DATA PROVIDED »
** START **

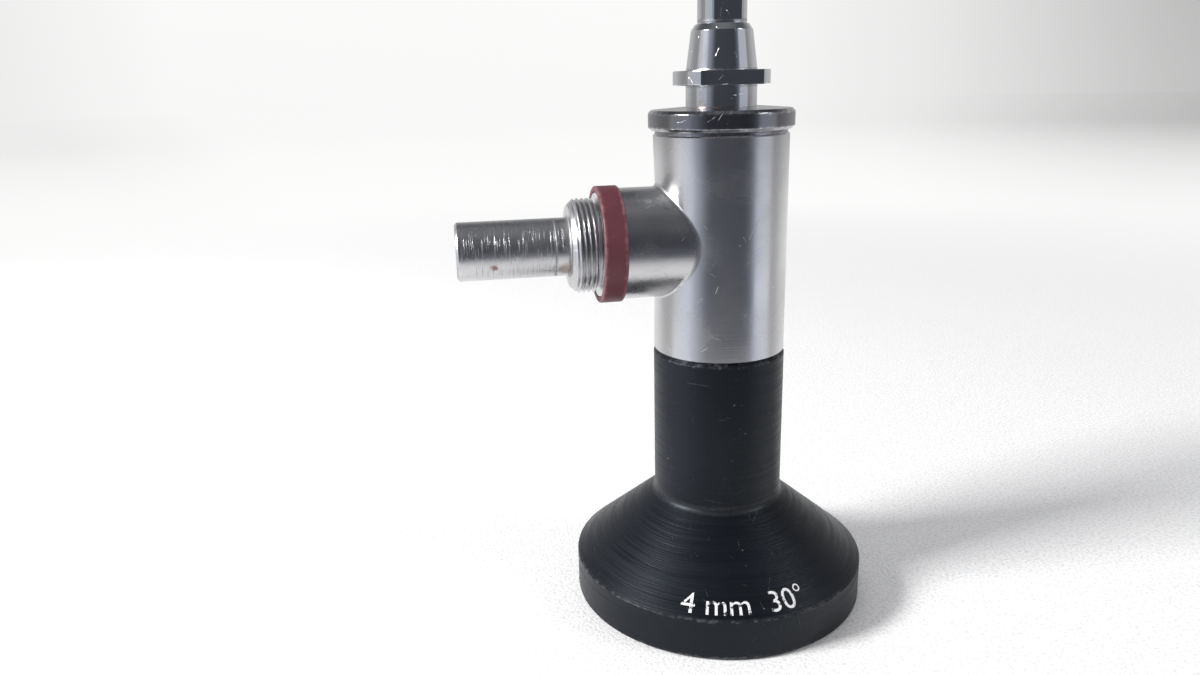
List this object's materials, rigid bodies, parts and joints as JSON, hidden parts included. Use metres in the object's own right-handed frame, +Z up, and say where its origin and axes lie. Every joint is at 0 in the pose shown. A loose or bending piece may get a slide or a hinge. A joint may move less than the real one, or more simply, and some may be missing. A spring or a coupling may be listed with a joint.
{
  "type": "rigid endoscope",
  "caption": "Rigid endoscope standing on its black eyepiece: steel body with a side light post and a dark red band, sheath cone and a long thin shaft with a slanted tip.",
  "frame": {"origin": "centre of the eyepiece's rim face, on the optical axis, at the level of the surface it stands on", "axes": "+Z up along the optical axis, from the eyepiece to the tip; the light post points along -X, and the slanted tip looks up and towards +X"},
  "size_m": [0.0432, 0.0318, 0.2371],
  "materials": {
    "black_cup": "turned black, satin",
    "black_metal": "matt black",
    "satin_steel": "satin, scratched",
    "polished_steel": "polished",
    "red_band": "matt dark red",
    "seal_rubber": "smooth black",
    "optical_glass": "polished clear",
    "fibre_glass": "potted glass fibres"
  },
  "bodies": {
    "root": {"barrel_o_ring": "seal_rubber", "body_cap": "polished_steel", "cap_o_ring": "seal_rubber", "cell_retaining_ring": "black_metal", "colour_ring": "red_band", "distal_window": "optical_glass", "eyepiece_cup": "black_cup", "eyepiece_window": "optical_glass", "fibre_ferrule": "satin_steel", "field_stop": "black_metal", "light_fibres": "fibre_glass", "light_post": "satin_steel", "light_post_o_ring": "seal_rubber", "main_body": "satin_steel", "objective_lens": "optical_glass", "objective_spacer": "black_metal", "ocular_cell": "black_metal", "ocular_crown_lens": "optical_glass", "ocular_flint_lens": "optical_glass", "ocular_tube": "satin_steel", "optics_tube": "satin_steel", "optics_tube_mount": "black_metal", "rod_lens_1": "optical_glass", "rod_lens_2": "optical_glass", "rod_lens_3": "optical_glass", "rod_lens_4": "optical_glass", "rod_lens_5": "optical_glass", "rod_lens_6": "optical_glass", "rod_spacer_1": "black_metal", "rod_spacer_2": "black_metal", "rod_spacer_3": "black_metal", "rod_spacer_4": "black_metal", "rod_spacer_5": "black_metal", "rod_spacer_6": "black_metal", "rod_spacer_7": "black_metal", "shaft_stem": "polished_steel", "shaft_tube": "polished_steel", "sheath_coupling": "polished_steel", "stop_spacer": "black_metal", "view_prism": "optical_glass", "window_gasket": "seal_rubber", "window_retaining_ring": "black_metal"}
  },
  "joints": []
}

** END **

PROBLEM TO SOLVE »
Write down every line of the data exactly as it appears above.

RESULT OF THE EXERCISE »
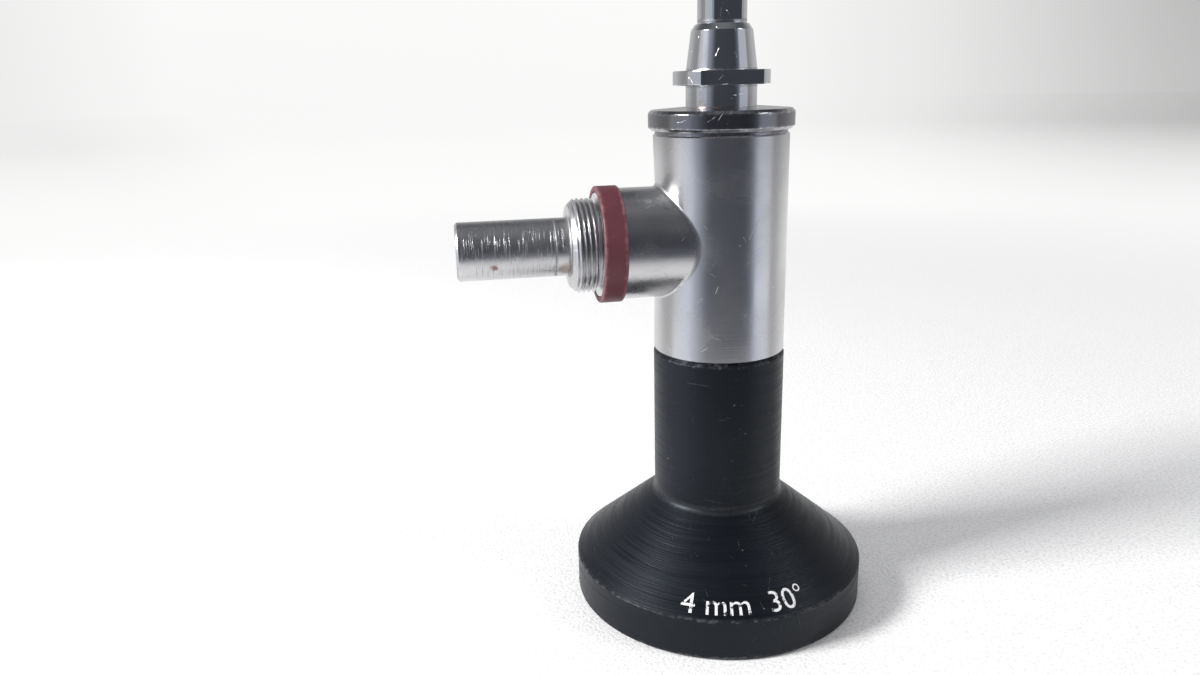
List this object's materials, rigid bodies, parts and joints as JSON, hidden parts included. Use metres in the object's own right-handed frame, +Z up, and say where its origin and axes lie. Every joint is at 0 in the pose shown. A loose or bending piece may get a slide or a hinge. A joint may move less than the real one, or more simply, and some may be missing. A spring or a coupling may be listed with a joint.
{
  "type": "rigid endoscope",
  "caption": "Rigid endoscope standing on its black eyepiece: steel body with a side light post and a dark red band, sheath cone and a long thin shaft with a slanted tip.",
  "frame": {"origin": "centre of the eyepiece's rim face, on the optical axis, at the level of the surface it stands on", "axes": "+Z up along the optical axis, from the eyepiece to the tip; the light post points along -X, and the slanted tip looks up and towards +X"},
  "size_m": [0.0432, 0.0318, 0.2371],
  "materials": {
    "black_cup": "turned black, satin",
    "black_metal": "matt black",
    "satin_steel": "satin, scratched",
    "polished_steel": "polished",
    "red_band": "matt dark red",
    "seal_rubber": "smooth black",
    "optical_glass": "polished clear",
    "fibre_glass": "potted glass fibres"
  },
  "bodies": {
    "root": {"barrel_o_ring": "seal_rubber", "body_cap": "polished_steel", "cap_o_ring": "seal_rubber", "cell_retaining_ring": "black_metal", "colour_ring": "red_band", "distal_window": "optical_glass", "eyepiece_cup": "black_cup", "eyepiece_window": "optical_glass", "fibre_ferrule": "satin_steel", "field_stop": "black_metal", "light_fibres": "fibre_glass", "light_post": "satin_steel", "light_post_o_ring": "seal_rubber", "main_body": "satin_steel", "objective_lens": "optical_glass", "objective_spacer": "black_metal", "ocular_cell": "black_metal", "ocular_crown_lens": "optical_glass", "ocular_flint_lens": "optical_glass", "ocular_tube": "satin_steel", "optics_tube": "satin_steel", "optics_tube_mount": "black_metal", "rod_lens_1": "optical_glass", "rod_lens_2": "optical_glass", "rod_lens_3": "optical_glass", "rod_lens_4": "optical_glass", "rod_lens_5": "optical_glass", "rod_lens_6": "optical_glass", "rod_spacer_1": "black_metal", "rod_spacer_2": "black_metal", "rod_spacer_3": "black_metal", "rod_spacer_4": "black_metal", "rod_spacer_5": "black_metal", "rod_spacer_6": "black_metal", "rod_spacer_7": "black_metal", "shaft_stem": "polished_steel", "shaft_tube": "polished_steel", "sheath_coupling": "polished_steel", "stop_spacer": "black_metal", "view_prism": "optical_glass", "window_gasket": "seal_rubber", "window_retaining_ring": "black_metal"}
  },
  "joints": []
}